Kuo and Li use risk model to analyze internal factors (R & D intensives, firm sizes, export ratios and capital intensives) and external factors (resource foundation, relationship network, following markets and strategic considerations) [43] ; And conclude that SMEs with a lower degree of capital intensities, a larger firm size, a higher export rations and a larger level of R & D intensities will have a greater intention to undergo FDI. Hollensteinuses multi-log it model to testify each series of factors in OLI paradigm that affecting FDI on SMEs [14] . He discovers that ownership advantages (O-advantage) are the main driving factors of SMEs’ internationalization; location advantages (L-advantage) contribute the FDI of smaller enterprises more obviously; the role of internalization advantages (I-advantage) is not clear.

4.3. Analysis about Investment Decision-Making

Urata and Kawai, Jaklič and Svetličič, Wilson use logit model to analyze the barriers of SMEs’ FDI from home and host countries [44] -[46] . When making investment decisions, SMEs are more sensitive than large enterprises in the host country’s environmental factors, the host country needs to upgrade the hardware (infrastructure) and software (legal policy) both to attract investment from SMEs; Cheng and Yu conduct correlation analysis by questionnaire, then analyze the internationalization decision-making process with the changing institution and external pressure, which is sensitive to the changes of institutional environment from home country [47] . Johnson and Arya use questionnaire and CMV (Common Method Variance) to study the global integration strategies of Taiwanese SMEs in IT industry [48] . They find the negative relationship between competitive actions and business unit integration. Wei and Christodoulou study the decisive factors during SMEs’ foreign investment decision-making process, including human resources, ownership network, the host government and information collection [49] . They believe that FDI is a gradual process of learning, SMEs should gradually accumulate experience during FDI decision-making process.

4.4. Analysis about Location Decision

Fujita analyzes the main factors of the host country to attract FDI of SMEs in Japan [41] ; Chen uses multivariate analysis of variance to study the FDI location decisions of SMEs in Taiwan, find that Taiwanese companies are keen to establish external network connection instead of internal network [50] . When making location decisions, SMEs are more sensitive to networks than large enterprises.

Li and Hu study the relationship between the regional technical efficiency and Taiwan SME FDI location through theoretical model and multiple factor analysis [51] . They find that Taiwanese SMEs with higher technical efficiency are more likely to conduct FDI in China mainland. In other countries, however, the relation between technical efficiency and FDI location is not significant. Dhungana analyzes the SME development in Asia region. Compared to large enterprises, SMEs have better flexibility and adaptability, faster decision-making speed and closer customer relationships, their labor-intensive technology is more conducive to explore other community markets in developing countries [52] .
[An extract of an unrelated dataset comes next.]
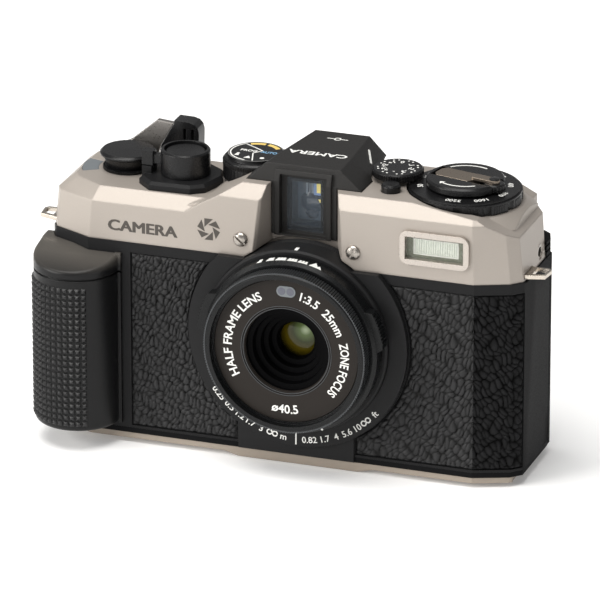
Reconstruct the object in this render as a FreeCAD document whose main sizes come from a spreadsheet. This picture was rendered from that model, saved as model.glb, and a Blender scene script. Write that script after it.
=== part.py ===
"""Compact half-frame film camera, modelled as separate pieces.

Millimetres. +Z is up, the lens looks along -Y, +X is to the right of someone
who faces the lens. The origin is the mouth of the tripod socket, straight
below the lens axis, so the base stands on Z = 0.
"""
import FreeCAD
import Part
import math
import os
import Sketcher

from FreeCAD import Placement, Rotation, Vector

doc = FreeCAD.newDocument("half_frame_camera")
sheet = doc.addObject("Spreadsheet::Sheet", "dims")

# --------------------------------------------------------------------------
# Driving dimensions
# --------------------------------------------------------------------------
DRIVING = {
    # case
    "front_y": -15.0,          # front plane of the case
    "back_y": 18.0,            # back plane of the door
    "case_left": -69.2,        # left end of the black case
    "case_right": 58.0,        # right end of the case
    "crease_left": -57.15,     # where the front turns into the left facet
    "crease_right": 46.5,      # and into the right facet
    "foot_top": 2.6,           # seam between bottom cover and case
    "foot_side": 1.0,          # underside of the bottom cover's ends
    "cover_seam": 55.1,        # seam between case and top cover
    "wall": 1.4,               # case wall
    "skin": 0.55,              # covering material
    "skin_low": 4.7,
    "skin_high": 52.3,
    # top cover
    "face_low": 65.2,          # top of the front face, low deck
    "deck_low": 68.3,
    "face_high": 70.7,         # top of the front face, high deck
    "deck_high": 73.9,
    "deck_end": 71.9,          # deck height at the right crease
    "cover_wall": 1.2,
    # finder
    "finder_front": -8.9,
    "finder_top": 78.5,
    "finder_back": 19.0,
    "window_left": -5.8,
    "window_right": 3.9,
    "window_low": 61.0,
    "window_high": 75.2,
    # lens
    "lens_axis_z": 35.0,
    "disc_radius": 29.4,
    "disc_front": -16.6,
    "collar_radius": 24.6,
    "collar_front": -18.2,
    "ring_radius": 23.3,
    "ring_front": -22.9,
    "barrel_radius": 21.4,
    "barrel_front": -27.1,
    "thread_radius": 19.9,
    "name_front": -25.0,
    "name_inner": 12.1,
    "tail_radius": 20.4,
    "barrel_back": -10.6,
    "pupil_radius": 5.6,
    # film path
    "film_y": 11.0,
    "gate_wide": 17.0,
    "gate_high": 24.0,
    "chamber_radius": 12.9,
    "spool_x": -35.5,
    "spool_y": 0.5,
    "spool_radius": 7.0,
    "sprocket_x": -19.0,
    "sprocket_y": 4.9,
    # controls on the deck
    "lever_x": -52.8,
    "lever_y": 3.3,
    "release_x": -35.5,
    "release_y": -1.1,
    "release_radius": 6.4,
    "release_top": 77.1,
    "mode_x": -18.6,
    "mode_y": 5.0,
    "mode_radius": 8.4,
    "mode_top": 76.0,
    "bias_x": 20.0,
    "bias_y": 3.8,
    "bias_radius": 6.45,
    "bias_top": 77.0,
    "speed_x": 38.2,
    "speed_y": 3.2,
    "speed_radius": 14.5,
    "speed_top": 74.5,
    "speed_low": 71.3,
    "lock_x": 21.2,
    "lock_y": -5.3,
    "lock_radius": 2.5,
    "knob_radius": 10.0,
    "knob_top": 77.0,
    # flash
    "flash_x": 36.1,
    "flash_z": 63.3,
    "flash_wide": 18.4,
    "flash_high": 9.0,
    # grip
    "grip_x": -60.0,
    "grip_y": -15.2,
    "grip_radius": 11.3,
    "grip_low": 5.4,
    "grip_high": 52.2,
    # door
    "hinge_x": -66.9,
    "hinge_y": 15.6,
    "door_front": 12.4,
}

for row, (alias, number) in enumerate(DRIVING.items(), start=1):
    sheet.set(f"A{row}", alias)
    sheet.set(f"B{row}", str(number))
    sheet.setAlias(f"B{row}", alias)
doc.recompute()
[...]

4.5. Analysis about Financing Constraints

De Maeseneire and Claeys analyze the reasons and forms of financial constraints about Belgian SMEs conducting FDI [53] . They think financial constraints would not only restrict the international development of SMEs, but also affect the development of home country and host country; Bannò, Piscitellouse two-step treatment effect mode, comparing the features and financing methods of the firms that benefited from public support with a group of firms that also internationalized their activity in the same period but without any incentive [54] . They find that the public support and incentive play a more significant role on SMEs with internationalization experience, especially the smaller and younger ones.
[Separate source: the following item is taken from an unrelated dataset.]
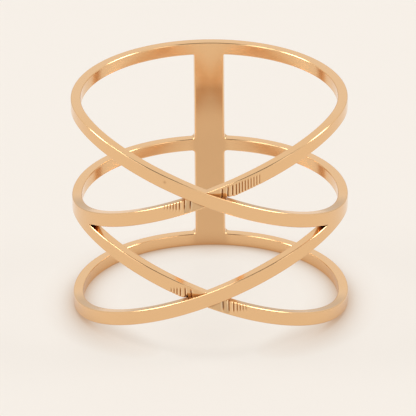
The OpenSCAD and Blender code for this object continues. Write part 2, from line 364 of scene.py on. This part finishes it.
class Half:
    """The strands and bands on one side of the middle height, with z up towards the rim band"""

    def __init__(self, sizes, cross_h, rim_run, mid_run, rim_fillet, rows, flipped):
        self.r_in = sizes.inner_diameter / 2 / MM
        self.r_out = self.r_in + sizes.wall / MM
        self.radius = (self.r_in + self.r_out) / 2
        self.height = sizes.height / MM
        self.band = sizes.band / MM
        self.bar = sizes.bar / MM
        self.edge = sizes.edge / MM
        self.turn = math.degrees(sizes.cross_turn)
        self.tilt = math.tan(sizes.face_tilt)
        self.mid_fillet = sizes.bar_fillet / MM
        self.rim_fillet = rim_fillet / MM
        self.rows = rows
        self.flipped = flipped
        self.flute_depth = sizes.flute_depth / MM
        self.bevel, self.wall = math.degrees(sizes.flute_bevel), math.degrees(sizes.flute_wall)
        gap, least = math.degrees(sizes.flute_gap), math.degrees(sizes.least_gap)
        most = max(row.count for row in rows.values())
        steps = np.maximum(gap * sizes.gap_ratio ** np.arange(most), least)
        self.flute_at = math.degrees(sizes.flute_start) + np.concatenate([[0], np.cumsum(steps)])
        rate = math.tan(sizes.cross_slope) * self.radius * math.pi / 180
        halves = sizes.strand / MM / 2, self.band / 2
        self.rim = Strand(cross_h / MM, self.height - self.band / 2, rim_run, rate, *halves, self.radius)
        self.mid = Strand(cross_h / MM, self.height / 2, mid_run, -rate, *halves, self.radius)
        self.corner = crossing_of(
            lambda a: edge_height(self.rim, a, -1) - edge_height(self.mid, a, 1), 0.5, 30)

    # Places

    def place(self, side, r, a, z):
        """Points at radius r, angle a from the crossing on one side (1 right, -1 left), and height z"""
        turn = np.radians(self.turn + side * np.asarray(a, float))
        z = self.height - z if self.flipped else z
        return np.stack(np.broadcast_arrays(r * np.sin(turn), -r * np.cos(turn), z), axis=-1)

    def direct(self, side, a, n_r, n_a, n_z):
        """Directions with parts outward, away from the crossing and up"""
        turn = np.radians(self.turn + side * np.asarray(a, float))
        n_z = -n_z if self.flipped else n_z
        return np.stack(np.broadcast_arrays(
            n_r * np.sin(turn) + n_a * side * np.cos(turn),
            -n_r * np.cos(turn) + n_a * side * np.sin(turn),
            n_z + 0 * turn), axis=-1)

    # Outer face of an under-strand

    def free_edge(self, side, a):
        """Height of an under-strand's edge away from its over-strand"""
        return edge_height(self.rim, a, 1) if side > 0 else edge_height(self.mid, a, -1)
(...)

4.6. Analysis about Performance

Beamish and Lee used multiple regression analysis to study the characteristics and performance of SMEs in Korea branches in emerging markets and have following findings: compared to establish a wholly owned subsidiary, the Korean SMEs are more inclined to adopt a joint approach to establish a branch, and the control degree by parent company has a decisive impact on their performance [55] ; Cheng and Yu use ANOVA (Analysis of Variance) to study the overseas branches of Taiwanese SMEs from the perspective of institutional theory [56] . The results show that their operative activities are restricted to parent companies. Musteen, Francis study how the international network influence the international speed and performance of SMEs in Czech, they find that SMEs with diverse networks in different regions would have better internationalization performance, over-re- liance on interpersonal networks will discourage international new ventures investments [57] . Vachani analyzes the problems that the foreign affiliates in Japanese SMEs encounter during internationalization, and indicates the importance of institutional issues (institutional distance, legality, etc.) as well as factors that FDI theory suggests are related to multinationals, such as industry concentration and high technology [58] . Lu and Beamish analyze the relationship between FDI of Japanese SMEs and their performance, they use ROA (Return on Assets) and ROS (Return on Assets) as measurements respectively [59] . The results show that FDI is positively correlated to business growth, but a U-shaped relationship with profit margin. Moreover, export activities have a positive effect in regulating the growth of FDI in relation to the business.

5. Conclusion

The above literature review shows that the present study of SMEs FDI has the following deficiencies: 1) lack of the analysis to explain SMEs’ involvement in FDI from the perspective of the evolution of the international division; 2) lack of the analysis about SMEs internationalization pattern from perspective of heterogeneity; 3) lack of the social effects analysis of home and host countries as well as analysis of the similarities and differences with the large multinationals; 4) lack of the analysis about the characteristics of industry that SMEs conduct FDI; 5) lack of the analysis about SMEs in services while the service sector SMEs often have a higher internationalization degree than manufacturing.